Support to VET Financing – Policy Guidance Note: Formula Funding

A Guidance note on the resource allocation mechanisms such as formula funding for VET providers.

Short description of content:

This note guides the multi-stakeholder dialogue on resource allocation mechanisms such as formula funding for VET providers, as a tool to improve the efficiency and the results and performance orientation of these key actors of VET systems. It is advisable to use this Guidance note in combination with the ETF VET Financing Prism, which provides a basis for developing multi-stakeholder dialogue on VET finance reform in accordance with principles of good governance. The Financing Prisms models VET finance in terms of three key activities: the mobilisation and allocation of resources along with management of the VET financing chain.

This note provides a discussion on the use of ‘formula funding’ as a mechanism for calculating and distributing institutions’ VET budgets. The merits of formula funding include simplicity, objectivity, transparency and equity.
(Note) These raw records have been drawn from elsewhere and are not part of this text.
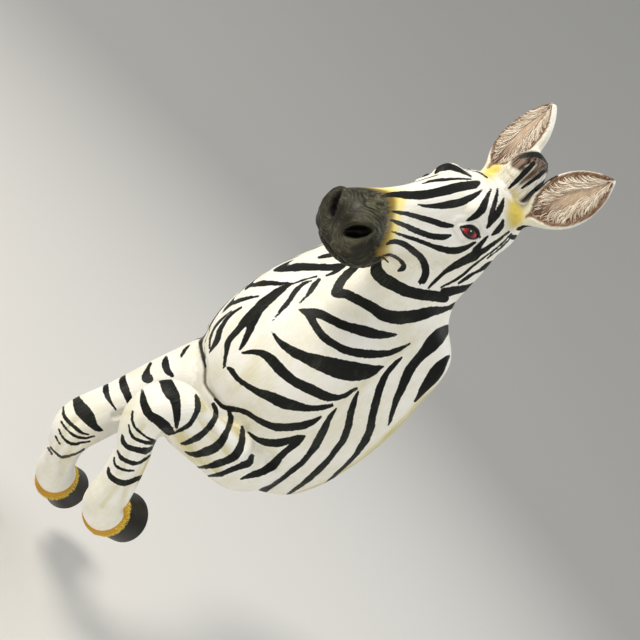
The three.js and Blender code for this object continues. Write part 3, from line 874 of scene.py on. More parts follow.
def muzzle_depth(sizes, points):
    """Millimetres past the border of the dark muzzle, less than 0 before it. The border runs from
    the top of the nose forward to the side of the mouth and back under the chin."""
    _, down, over = head_places(sizes, points)
    return (down - np.interp(over, *MUZZLE_BORDER)) * sizes.head_length / MM


def nostril_depth(sizes, points):
    """Millimetres that points of the head lie inside the opening of a nostril, less than 0 outside.
    The far nostril repeats the near one."""
    _, down, _ = head_places(sizes, points)
    seen = seen_at(np.stack([np.abs(points[:, 0]), points[:, 1], points[:, 2]], 1))
    opening = depth_in_strokes(seen, drawn(HEAD_SHEET, NOSTRIL_STROKE))
    return np.where(down > 0.9, opening, -STROKE_REACH)


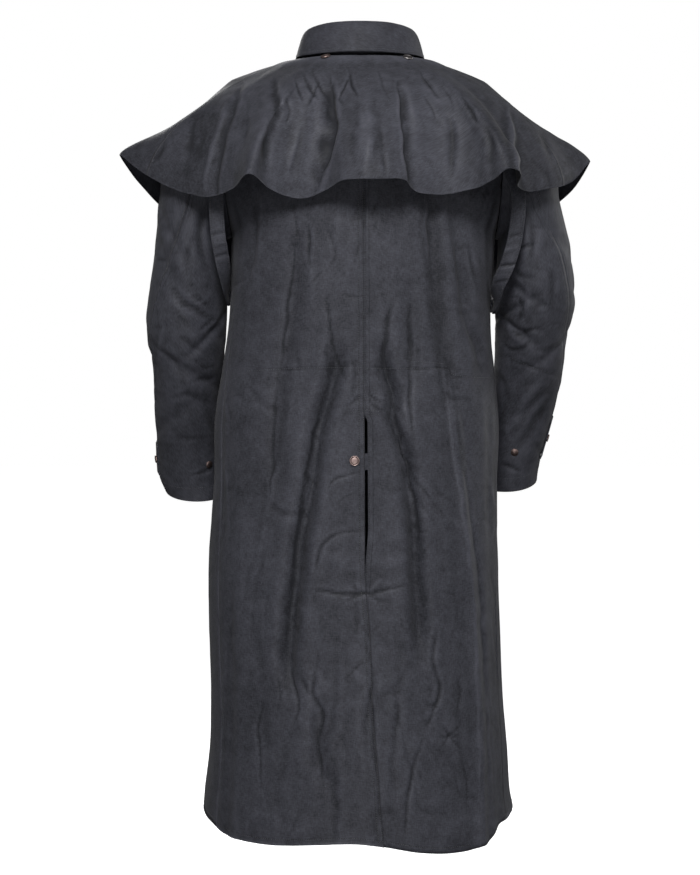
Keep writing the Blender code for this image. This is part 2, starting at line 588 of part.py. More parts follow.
def snap(name, place, way, mat, radius=SNAP_R, height=SNAP_H, sides=14):
    """A round press snap: a rim with a domed cap."""
    way = np.asarray(way, float)
    way = way / np.linalg.norm(way)
    a = np.cross(way, (0, 0, 1.0) if abs(way[2]) < 0.9 else (1.0, 0, 0))
    a /= np.linalg.norm(a)
    b = np.cross(way, a)
    shape = ((0.94, 0.0), (1.0, 0.35), (0.90, 0.72), (0.55, 0.96))
    verts = [place]
    for r, h in shape:
        for i in range(sides):
            t = 2 * math.pi * i / sides
            verts.append(place + (a * math.cos(t) + b * math.sin(t)) * radius * r + way * height * h)
    verts.append(place + way * height)
    faces = [(0, 1 + (i + 1) % sides, 1 + i) for i in range(sides)]
    for k in range(len(shape) - 1):
        for i in range(sides):
            p, q = 1 + k * sides + i, 1 + k * sides + (i + 1) % sides
            faces.append((p, q, q + sides, p + sides))
    top, base = len(verts) - 1, 1 + (len(shape) - 1) * sides
    faces += [(base + i, base + (i + 1) % sides, top) for i in range(sides)]
    return solid(name, verts, faces, mat)


def on_cell(grid, r, c, away, out):
    """A place on a piece, at fractions of the rows and columns of its grid, and the way out there."""
    i, j = min(int(r), grid.shape[0] - 2), min(int(c), grid.shape[1] - 2)
    p, q, v, w = grid[i, j], grid[i, j + 1], grid[i + 1, j], grid[i + 1, j + 1]
    f, h = r - i, c - j
    place = (p * (1 - h) + q * h) * (1 - f) + (v * (1 - h) + w * h) * f
    n = np.cross(w - p, v - q)
    n = n / np.linalg.norm(n)
    n = n * np.sign(np.dot(n, place - away))
    return place + n * out, n


def toward_middle(grid):
    """Places inside the coat, level with the points of a grid."""
    g = grid.copy()
    g[..., :2] *= 0.2
    return g


def main():
    for ob in list(bpy.data.objects):
        bpy.data.objects.remove(ob, do_unlink=True)
    cloth = material("waxed_cotton", (0.046, 0.049, 0.058), 0.72)
    metal = material("copper_snap", (0.36, 0.25, 0.23), 0.38, 1.0)
    half = GAP * 0.7

    for side, tag in ((1, "left"), (-1, "right")):
        for name, face, sizes in ((f"back_{tag}", 1, BACK_GRID), (f"front_{tag}", -1, FRONT_GRID)):
            g = trim(panel(side, face, *sizes), first=half if face > 0 else 0, last=half, high=half)
            wall(name, g, cloth, toward_middle(g))

        ring_of = {"top": lambda seam: np.linspace(FRONT_SLEEVE_SEAM, seam, SLEEVE_POINTS),
                   "under": lambda seam: np.linspace(seam, 360 + FRONT_SLEEVE_SEAM, SLEEVE_POINTS)}
        centre = sleeve(side, lambda seam: np.array([0.0, 180.0]), SLEEVE_RINGS, creases=False).mean(1)
        for part, angles in ring_of.items():
            g = sleeve(side, angles, SLEEVE_RINGS)
            wall(f"sleeve_{tag}_{part}", trim(g, first=half, last=half), cloth, centre[:, None])
        under = sleeve(side, ring_of["under"], SLEEVE_RINGS)

        # a tab on the outer edge of the cuff, laid on the points of the sleeve, and the two snaps
        first, last = TAB_RINGS
        tab = sleeve(side, ring_of["top"], SLEEVE_RINGS, WALL + TAB_LIFT)[first:last, TAB_FROM:]
        wall(f"cuff_tab_{tag}", tab, cloth, centre[first:last, None])
        p, n = on_cell(tab, *TAB_SNAP_AT, centre[first + 1], WALL + SEAT)
        snap(f"tab_snap_{tag}", p, n, metal, CUFF_SNAP_R)
        p, n = on_cell(under, *CUFF_SNAP_AT[side], centre[first + 1], WALL + SEAT + 0.0001)
        snap(f"cuff_snap_{tag}", p, n, metal, CUFF_SNAP_R)

    end = CAPE_NECK_ROWS[-1]
    for name, a, b, cols in (("cape_left", 0, CAPE_SEAM_LEFT, CAPE_SIDE_COLS),
                             ("cape_back", CAPE_SEAM_LEFT, CAPE_SEAM_RIGHT, CAPE_BACK_COLS),
                             ("cape_right", CAPE_SEAM_RIGHT, end, CAPE_SIDE_COLS)):
        g = trim(cape(a, b, cols, CAPE_ROWS), first=half if a else 0, last=half if b != end else 0)
        below = g * (0.6, 0.6, 1.0) - (0.0, 0.0, 0.2)
        wall(name, g, cloth, below)

    g = collar_fall(COLLAR_COLS, 5)
    wall("collar_fall", g, cloth, neck(np.linspace(-COLLAR_END, COLLAR_END, COLLAR_COLS), -0.001)[None])
    g = collar_stand(COLLAR_COLS, 3)
    wall("collar_stand", g, cloth, toward_middle(g))
    for tag, table in (("left", STRAP_LEFT), ("right", STRAP_RIGHT)):
        wall(f"underarm_strap_{tag}", strap(table, STRAP_ROWS, 3), cloth, np.array([0.0, 0.0, -0.25]))

    # snaps for a hood, on the cape below the collar
    g = cape(CAPE_SEAM_LEFT, CAPE_SEAM_RIGHT, CAPE_BACK_COLS, CAPE_ROWS)
    for tag, x in HOOD_SNAP_X.items():
        across = (g[0, :, 0] + g[1, :, 0]) / 2
        col = float(np.interp(-x, -across, np.arange(CAPE_BACK_COLS)))
        p, n = on_cell(g, HOOD_SNAP_ROW, col, np.array([0.0, 0.0, -0.3]), WALL + 0.0007)
        snap(f"hood_snap_{tag}", p, n, metal)

    # the vent: a tab across the slit, behind both halves, and its snap
    across, up = np.linspace(-VENT_TAB_X, VENT_TAB_X, 7), np.linspace(*VENT_TAB_Z, 3)
    tab = np.array([[back_skin(x, z, -0.0008 - WALL)[0] for x in across] for z in up])
    wall("vent_tab", tab, cloth, toward_middle(tab))
    p, n = back_skin(*VENT_SNAP_AT, WALL + 0.0007)
    snap("vent_snap", p, n, metal)

    # the front closes with a row of snaps on its upper edge
    g = panel(1, -1, *FRONT_GRID)
    low_rows = FRONT_GRID[0]
    for i, z in enumerate(FRONT_SNAP_Z):
        row = float(np.interp(z, g[:low_rows, 1, 2], np.arange(low_rows)))
        p, n = on_cell(g, row, FRONT_SNAP_COL, np.array([0.0, 0.0, z]), WALL + SEAT)
        snap(f"front_snap_{i + 1}", p, n, metal)


if __name__ == "__main__":
    main()
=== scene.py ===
"""The looks of a long waxed-cotton duster coat with a shoulder cape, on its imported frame."""
import math

import bmesh
import bpy
import numpy as np
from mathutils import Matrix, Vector
from mathutils.bvhtree import BVHTree


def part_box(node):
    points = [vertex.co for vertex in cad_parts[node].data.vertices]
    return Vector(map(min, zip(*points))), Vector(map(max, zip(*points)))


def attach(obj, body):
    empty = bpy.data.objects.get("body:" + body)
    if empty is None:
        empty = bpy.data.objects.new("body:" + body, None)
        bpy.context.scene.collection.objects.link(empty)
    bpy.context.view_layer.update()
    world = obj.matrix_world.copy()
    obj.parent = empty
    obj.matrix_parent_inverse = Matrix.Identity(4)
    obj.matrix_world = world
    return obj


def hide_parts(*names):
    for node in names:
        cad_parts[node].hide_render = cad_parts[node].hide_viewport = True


# driving dimensions
WALL = 0.0015            # cloth
GAP = 0.0003             # between two pieces at a seam
SQUARE = 2.3             # 2 would be an oval section, more is squarer
UNDERARM_Z = -0.275
HEM_Z = -1.187
VENT_TOP_Z = -0.560
VENT_OPEN = 0.0045       # the slit stands open by this
FRONT_LAP = 0.030        # each front passes the middle by this
LAP_RISE = 0.0034        # an overlapping edge lies this much higher
NECK_X, NECK_BACK, NECK_FRONT = 0.087, 0.076, 0.088
SNAP_R, SNAP_H = 0.0076, 0.0026
CUFF_SNAP_R = 0.0062

# the body of the coat, a row per height from the hem to the underarm
BODY_COLUMNS = ("height", "left", "right", "back", "front", "back_edge", "seam_left", "seam_right")
BODY = (
    (-1.215, 0.246, 0.243, 0.218, 0.206, -0.036, 60, 66),
    (-1.180, 0.245, 0.240, 0.217, 0.205, -0.033, 60, 66),
    (-1.149, 0.243, 0.234, 0.215, 0.203, -0.030, 60, 67),
    (-1.079, 0.235, 0.229, 0.211, 0.199, -0.025, 61, 68),
    (-0.994, 0.233, 0.222, 0.204, 0.193, -0.018, 62, 70),
    (-0.891, 0.236, 0.218, 0.195, 0.185, -0.0145, 63, 71),
    (-0.788, 0.236, 0.215, 0.187, 0.177, -0.0066, 64, 72),
    (-0.725, 0.232, 0.214, 0.181, 0.172, -0.0063, 65, 73),
    (-0.660, 0.228, 0.2145, 0.175, 0.167, -0.0061, 66, 74),
    (-0.561, 0.2265, 0.216, 0.167, 0.160, -0.0056, 67, 75),
    (-0.496, 0.2165, 0.211, 0.162, 0.155, -0.0052, 69, 77),
    (-0.442, 0.2085, 0.2055, 0.160, 0.152, -0.0051, 72, 80),
    (-0.378, 0.202, 0.204, 0.159, 0.150, -0.0050, 77, 84),
    (-0.327, 0.201, 0.209, 0.158, 0.149, -0.0048, 83, 87),
    (-0.275, 0.200, 0.212, 0.157, 0.147, -0.0045, 90, 90),
)

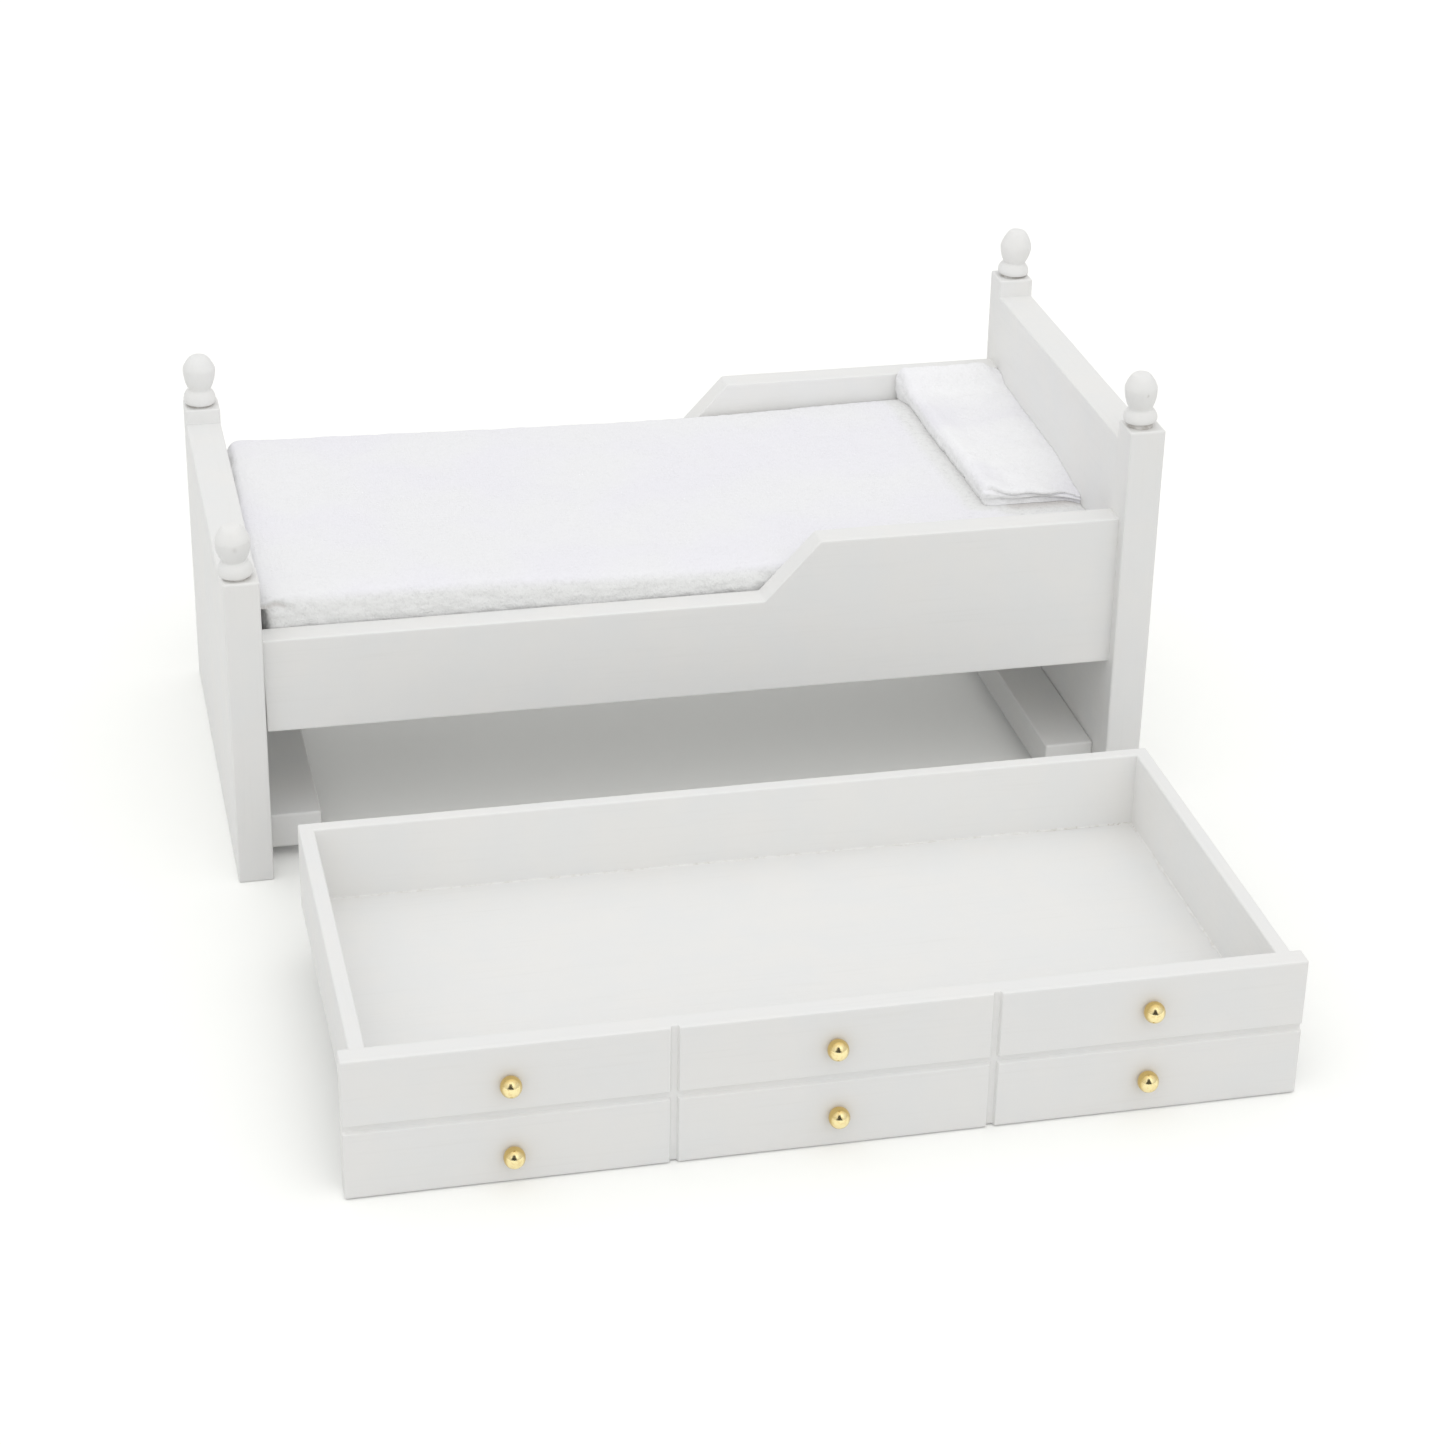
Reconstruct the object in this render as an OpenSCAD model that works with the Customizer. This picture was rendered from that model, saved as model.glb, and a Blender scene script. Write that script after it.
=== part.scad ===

Formulae typically depend on the availability of data for teacher numbers, student demographics and projected course demand. They can be designed as levers to help achieve defined educational, economic and social policy goals. Careful design, management and monitoring is needed to mitigate risks such as data distortion and the provision of perverse incentives.

This note covers issues that need to be considered, including the advantages and disadvantages of formula funding for different stakeholder categories, and success factors for implementation. These issues are illustrated using case studies from England and Denmark. In the case of England, the text describes the rationale behind the use of different formulae for different categories of learners, adult learners and young learners in the 16 to 19 age group. In the case of Denmark, the ‘taxi-meter’ system, which enables institutions to manage course demand and productivity in service provision, is explored.